Without a wood or cement floor system, no kennel is escape proof. I also had to get away from chain link kennels to one that the boys couldn't stretch the wire, and whatever else they would do with a lady in waiting nearby 

I have a friend who had to nearly put his beautiful boy in something almost like maximum security prison because the lady nearby in heat kept smiling pretty at him...lol. 

Those pups outta be real cute!


----------



## shakey gizzard

Sorry for your misfortune, but I cant wait to see those pups. When are they due?


----------



## jbeckum

But on the "escape proof" thing, I was doing sooooo good!  Everyone was happy, healthy, content and otherwise not interested in getting out.  

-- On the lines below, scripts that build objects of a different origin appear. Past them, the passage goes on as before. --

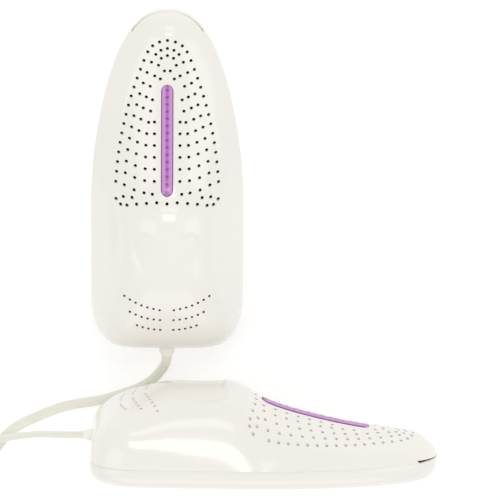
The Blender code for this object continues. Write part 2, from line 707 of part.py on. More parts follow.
def add_splitter():
    """A moulded block: two cords go in side by side, one comes out."""
    back, front = -SPLITTER_LENGTH / 2, SPLITTER_LENGTH / 2
    half = SPLITTER_THICKNESS / 2
    sections = (
        (back, 0.0036), (back + 0.006, 0.0042), (0.0, 0.0075), (front - 0.003, 0.0105), (front, 0.0100),
    )
    outline_points = [(x, -wide) for x, wide in sections] + [(x, wide) for x, wide in reversed(sections)]
    part = add_part("y_splitter", slab("y_splitter", outline_points, -half, half), "plug_body")
    part.location = SPLITTER_PLACE - LAYOUT_CENTRE
    soften(part, 0.0012)


def add_coil():
    inner, outer = COIL_RADIUS - COIL_HALF_SECTION, COIL_RADIUS + COIL_HALF_SECTION
    low, high, corner = -COIL_HALF_SECTION, COIL_HALF_SECTION, 0.0018
    profile = (
        (inner + corner, high), (outer - corner, high), (outer, high - corner), (outer, low + corner),
        (outer - corner, low), (inner + corner, low), (inner, low + corner), (inner, high - corner),
        (inner + corner, high),
    )
    matrix = Matrix.Translation(COIL_CENTRE - LAYOUT_CENTRE)
    turned("cord_coil", profile, 32, "cord", matrix)
    # The band is a little longer than the coil is wide, because the coil curves inside it.
    inside = Vector((TIE_WIDTH, COIL_HALF_SECTION + GAP + TIE_THICKNESS, COIL_HALF_SECTION + GAP))
    outside = Vector((TIE_WIDTH / 2, inside.y + TIE_THICKNESS, inside.z + TIE_THICKNESS))
    middle = COIL_CENTRE - LAYOUT_CENTRE + Vector((0, COIL_RADIUS, 0))
    tie = add_part("coil_tie", box("coil_tie", middle - outside, middle + outside), "coil_tie")
    combine(tie, add_cutter("tie_hole", box("tie_hole", middle - inside, middle + inside)))


def add_plug():
    """A flat two-pin plug that lies on its side face, its neck towards the cord."""
    back = PLUG_BACK - LAYOUT_CENTRE
    start = PLUG_NECK_LENGTH
    end = start + PLUG_BODY_LENGTH
    side_line = (
        (start, 0.0055), (start + 0.006, 0.0090), (start + 0.016, 0.0150), (start + 0.022, PLUG_HALF_WIDTH),
        (end - 0.002, PLUG_HALF_WIDTH), (end, 0.0160),
    )
    points = [(wide, reach) for reach, wide in side_line] + [(-wide, reach) for reach, wide in reversed(side_line)]
    half = PLUG_THICKNESS / 2
    body = add_part("plug_body", slab("plug_body", points, -half, half), "plug_body")
    body.location = back
    soften(body, 0.0022)
    shape = bmesh.new()
    length = PLUG_NECK_LENGTH + 0.004
    bmesh.ops.create_cone(shape, cap_ends=True, segments=16, radius1=0.0030, radius2=0.0050, depth=length)
    turn = Matrix.Rotation(-math.pi / 2, 4, "X")
    bmesh.ops.transform(shape, matrix=Matrix.Translation((0, length / 2, 0)) @ turn, verts=shape.verts)
    neck = add_cutter("plug_neck", mesh_from("plug_neck", shape))
    neck.location = back
    combine(body, neck, "UNION")
    upright = Matrix.Rotation(-math.pi / 2, 4, "X")
    tip = PIN_LENGTH
    profile = (
        (0.0, tip), (PIN_RADIUS * 0.6, tip - 0.0004), (PIN_RADIUS, tip - 0.0016), (PIN_RADIUS, 0.0), (0.0, 0.0),
    )
    for number, side in ((1, -1), (2, 1)):
        place = back + Vector((side * PIN_SPACING / 2, end + GAP, 0))
        turned(f"plug_pin_{number}", profile, 12, "plug_pin", Matrix.Translation(place) @ upright)


clear_scene()
PARTS = new_collection("boot_dryer")
CUTTERS = new_collection("cutters")
add_dryer("left", Matrix.Translation((0, LEFT_HEEL_Y, 0)) @ Matrix.Rotation(LEFT_TURN, 4, "Z"))
ON_FLANK = Matrix.Rotation(-math.pi / 2, 4, "X")
add_dryer(
    "right",
    Matrix.Translation((RIGHT_HEEL_X, 0, HALF_WIDTH)) @ Matrix.Rotation(RIGHT_TURN, 4, "Z") @ ON_FLANK,
)
add_cords()
add_splitter()
add_coil()
add_plug()
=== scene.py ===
# %% [markdown]
# # A pair of boot dryers
#
# Two foot-shaped warmers share one mains lead. Each has a white two-part shell, a field of small vents, a
# violet light strip and a thumb scoop on its heel. One lies on its sole and the other on its flank.
#
# The engineering model comes first and gives every place and size. This script then gives each outer
# piece its real curves and finish, and gives the inner parts their materials.

# %% Load the frame
import json
import math

import bmesh
import bpy
import numpy as np
from mathutils import Matrix, Vector
from mathutils.bvhtree import BVHTree


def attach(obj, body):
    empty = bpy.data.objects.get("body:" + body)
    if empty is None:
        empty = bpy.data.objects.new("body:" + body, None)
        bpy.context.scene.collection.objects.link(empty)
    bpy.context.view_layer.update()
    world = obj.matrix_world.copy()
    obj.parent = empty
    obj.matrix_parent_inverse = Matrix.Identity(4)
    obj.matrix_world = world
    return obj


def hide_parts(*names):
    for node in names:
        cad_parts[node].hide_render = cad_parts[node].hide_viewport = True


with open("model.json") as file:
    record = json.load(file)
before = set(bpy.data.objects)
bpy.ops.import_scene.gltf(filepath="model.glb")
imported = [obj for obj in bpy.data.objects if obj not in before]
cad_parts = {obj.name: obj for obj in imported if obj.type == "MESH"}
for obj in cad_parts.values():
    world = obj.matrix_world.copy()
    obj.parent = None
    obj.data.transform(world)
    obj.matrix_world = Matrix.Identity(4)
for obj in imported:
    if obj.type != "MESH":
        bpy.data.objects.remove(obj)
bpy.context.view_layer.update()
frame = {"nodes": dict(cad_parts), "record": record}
nodes = frame["nodes"]

# %% [markdown]
# ## Camera
#
# The pair is seen from almost straight above, leaning 17 degrees towards the bottom edge of the view. A
# very long lens from far away keeps parallel edges parallel, so that both dryers show their true outline.
# Every object here is made the same way, so one helper names it, places it and links it to the scene.

# %% Camera
LAYOUT_CENTRE = Vector((0.04911, 0.11777, 0.0))
CAMERA_TILT = math.radians(17)
CAMERA_REACH = 8.0
VIEW_WIDTH = 0.26
SENSOR = 36.0
FAR_CLIP = 100.0
AIM = Vector((0.0432, 0.10625, 0.0)) - LAYOUT_CENTRE


def add_object(name, data, matrix=Matrix.Identity(4)):
    thing = bpy.data.objects.new(name, data)
    thing.matrix_world = matrix
    bpy.context.scene.collection.objects.link(thing)
    return thing


def add_camera():
    forward = Vector((0, -math.sin(CAMERA_TILT), -math.cos(CAMERA_TILT)))
    up = Vector((0, math.cos(CAMERA_TILT), -math.sin(CAMERA_TILT)))
    turn = Matrix((Vector((1, 0, 0)), up, -forward)).transposed().to_4x4()
    data = bpy.data.cameras.new("camera")
    data.sensor_width = SENSOR
    data.lens = SENSOR * CAMERA_REACH / VIEW_WIDTH
    data.clip_end = FAR_CLIP
    camera = add_object("camera", data, Matrix.Translation(AIM - forward * CAMERA_REACH) @ turn)
    bpy.context.scene.camera = camera
    return camera


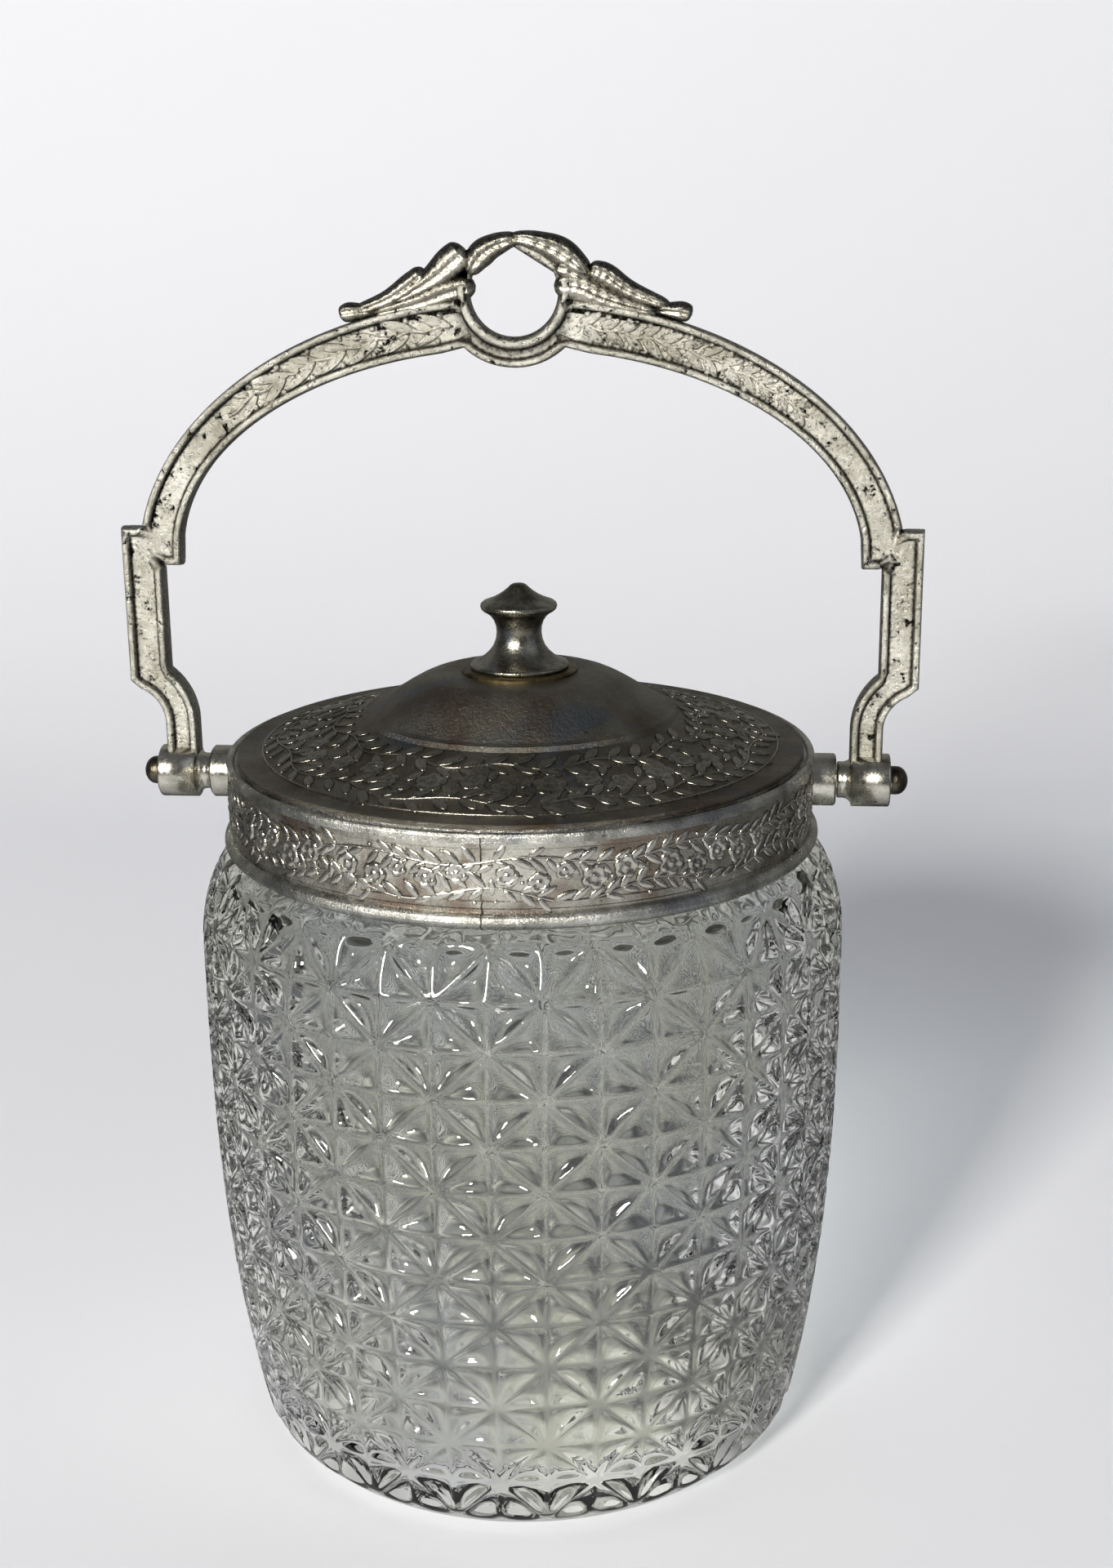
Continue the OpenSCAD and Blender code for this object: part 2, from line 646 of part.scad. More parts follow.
inner_washer_t = 0.8;
inner_washer_r = 5;
screw_head_r = 3.2;
screw_head_h = 1.8;
inner_washer_z = plateau_z - lid_sheet - inner_washer_t;

module knob_screw() {
    slot_w = 0.8;
    color("dimgray")
    difference() {
        rotate_extrude()
        polygon([[0, inner_washer_z - screw_head_h], [screw_head_r - 0.6, inner_washer_z - screw_head_h],
                 [screw_head_r, inner_washer_z - screw_head_h + 0.6], [screw_head_r, inner_washer_z],
                 [screw_r, inner_washer_z], [screw_r, knob_z + knob_screw_grip], [0, knob_z + knob_screw_grip]]);
        translate([-screw_head_r - 1, -slot_w / 2, inner_washer_z - screw_head_h - 1])
            cube([2 * screw_head_r + 2, slot_w, 1.8]);
    }
}

module screw_washer() {
    color("gray")
    translate([0, 0, inner_washer_z])
    rotate_extrude() translate([screw_r + screw_gap, 0])
        square([inner_washer_r - screw_r - screw_gap, inner_washer_t]);
}

glass_jar();
neck_bedding();
frieze_band();
foot_bead();
lip_ring();
lid_seat();
trunnion_left();
trunnion_right();
cap_nut_left();
cap_nut_right();
bail();
lid_cover();
lid_edge_hoop();
lid_skirt();
knob();
knob_washer();
knob_screw();
screw_washer();
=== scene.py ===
# %% [markdown]
# # A pressed-glass biscuit jar with a plated lid and a cast bail
#
# The jar was made in three trades. A glassworks pressed the barrel in an iron mould, a
# stamping shop made the collar and the lid from thin plated sheet, and a foundry cast the
# bail. This lesson follows them: each cell makes one piece or one finish, and says why it is
# made that way. The sizes are in millimetres, and the frame of the model gives every place.

import math

import bmesh
import bpy
import numpy as np
from mathutils import Matrix, Vector
from mathutils.geometry import delaunay_2d_cdt


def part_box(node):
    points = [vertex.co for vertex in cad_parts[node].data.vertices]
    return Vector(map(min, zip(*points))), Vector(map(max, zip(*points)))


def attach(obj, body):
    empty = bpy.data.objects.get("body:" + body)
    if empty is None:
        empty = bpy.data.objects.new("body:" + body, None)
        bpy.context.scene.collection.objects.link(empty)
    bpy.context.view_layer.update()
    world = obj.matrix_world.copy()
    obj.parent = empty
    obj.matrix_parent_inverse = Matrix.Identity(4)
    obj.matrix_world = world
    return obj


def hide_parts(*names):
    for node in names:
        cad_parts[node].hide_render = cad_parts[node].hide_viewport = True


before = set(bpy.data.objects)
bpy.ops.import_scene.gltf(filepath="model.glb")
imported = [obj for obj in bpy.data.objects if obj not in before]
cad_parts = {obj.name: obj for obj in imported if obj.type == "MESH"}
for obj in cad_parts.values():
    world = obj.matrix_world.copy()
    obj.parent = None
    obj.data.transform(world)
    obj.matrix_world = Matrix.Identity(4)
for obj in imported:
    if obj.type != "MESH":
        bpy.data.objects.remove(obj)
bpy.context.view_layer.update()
MM = 0.001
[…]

Pups will be here in a couple of weeks.  My Dam is red and is a trained cadaver dog.  The Sire ("my little brother) is a very large Blue Merle Catahoula.  So I am curious to see what kind of colors we get in this group.


----------



## oldways

I would like to see those pups, it would maybe have the grit of the cur and the nose of the hound They might be some really good pups.( Hunting Stock meat style dogs) keep us posted..


----------



## rvick

my Missy dog is out of a red merle catahoula by a red bloodhound. she is a very good wounded deer tracker at 4 years old. she has the bloodhound body & her head & ears are a mixture (mostly to the bloodhound side) when turned loose after a wounded deer that we have jumped she is silent on trail & if the deer dies she will sit with it until we arrive. not necessary for her to actually bay because i use the garmin astro. her red coat looks as if she is always shedding because of the red merle, feels like suede. it is hard for her to stand on her hind legs or load into a truck, but she can cover some ground on those stubby little legs. she weighs in at a fighting 65 lbs. she has the loudest high pitched chop that i have ever heard. she had 4 sisters that looked just like her. constant ear problems that i have to stay on top of.


----------



## jbeckum

At one time I had thought about breeding my big male Bloodhound to my Catahoula female but wanted to wait a little while on that one.   My father's Catahoula throws some gorgeous puppies when I allow him to "visit" with our Pit.  Got 6 Cat-Pits right now that are some fine, fine puppies. 

@oldways - I will be sure to post some pics once the pups get here and get a little size on them.  I normally don't do any pictures of any puppies until they are at least 3 weeks old.  You can tell much more about them after they have a little age and size.

Rvick---thanks for the information!  That is a big help to me!


----------



## jbeckum

The puppies are on the ground!  We have counted 14 but there may actually be 15.  Don't want to mess with them too much right now. Had the dog a nice little house and lots of bedding so she would be comfortable when the delivery started.  She decided to have them outside the dog house.  Must have got too hot for her.


----------



## magnumman357

dang how the heck is momma gonna handle 14 pups!..... sounds like it could be a good running catch dog mix if dad was gritty....wants me one of those pups...


----------



## rvick

love to see some pics. 15?


----------



## wildlands

Sounds like you will be doing some bottle feeding to supplemtent that litter. Will not take long to draw mon down with that many on her. 
Congrats, now at least post 1 or two pictures, new born pups makes for a real fine subject in pictures.


----------



## JuliaH

Would love to see pictures   Give that mom one Tums every day along with plenty to eat!! She will need it! 

Julia


----------



## jbeckum

She is down to 10 at this point.  The four we lost were very small.  Mom is eating well and running around like feeding 10 pups is nothing.  She is on an automatic feeder and eats all she wants whenever she wants.

I will try to post some pics soon.   I have a couple that I think are real standouts in this group.  The Catahoula is a Blue Merle and that Merle has come through in this group!


----------



## oldways

I'm looking foward to seeing those pups..


----------



## magnumman357

still no pup pics?!


----------



## Drew33998

i bet those are gonna be some great pups.  grit and intelligence of a leopard, nose of bloodhound!!


----------



## GAFLAjd

*Catahoula cross pups*

Sounds like this would be a smart, useful cross for cow, hog, or deer hunters. Hope you can get them to places where they can use their instincts!


----------



## shooter.243

are you gonna get rid of any of the pups ? if you do, let me know.


----------



## shooter.243

if you gonna rid of any of the pups, let me know.


----------